For the Caribbean to be able to attract more BPO providers, some companies have stressed that labour laws need to be updated in terms of both flexibility and wages to reflect the BPO industry, which suffers from attrition, cyclical fluctuations and changing client demands.
Market entry costs can be substantial, due to the need to ship in the equipment required to set up call centre operations. Seat leasing, where third-party companies build the facilities and lease the desks to BPO firms, provides an opportunity to avoid such huge capital investment.
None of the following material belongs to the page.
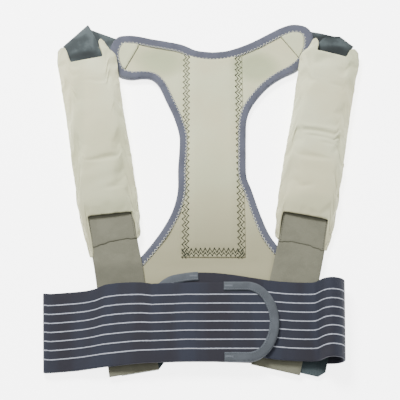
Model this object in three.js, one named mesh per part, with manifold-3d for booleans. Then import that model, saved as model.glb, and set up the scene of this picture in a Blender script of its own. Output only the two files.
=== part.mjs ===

Some operators in the BPO sector believe incentives such as tax breaks are not enough to guarantee BPO firms invest and stay in the Caribbean. “[Caribbean governments] need to develop some more tangible economic incentive tools than tax holidays,” says Site Selection Group’s Mr White.
A saturation risk?
While attracting BPO investments in the short run provides essential job opportunities in a region with high unemployment, there is a long-term risk that attracting too many BPO operators will lead to labour market saturation, thus pushing up wages and the overall costs of operation, and reducing the investment attractiveness of the region to basic BPO firms.
Despite this risk, many hope that the Caribbean will emulate Costa Rica. Once a hub for call centres, the Central American country experienced an exodus of BPO firms following wage increases, and has instead moved up the value chain to become a leader in SSCs and higher value BPO.
Indeed, a focus on cost competitiveness will not guarantee BPO firm investment, as firms increasingly look for opportunities to offer innovation-driven higher value services.
“Most locations are still looking at positioning themselves as cost competitive, while investors are now looking at locations more from their ability to drive innovation within their service offerings,” says Rejo Sam, global services strategy consultant and associate director at consultancy firm Avasant.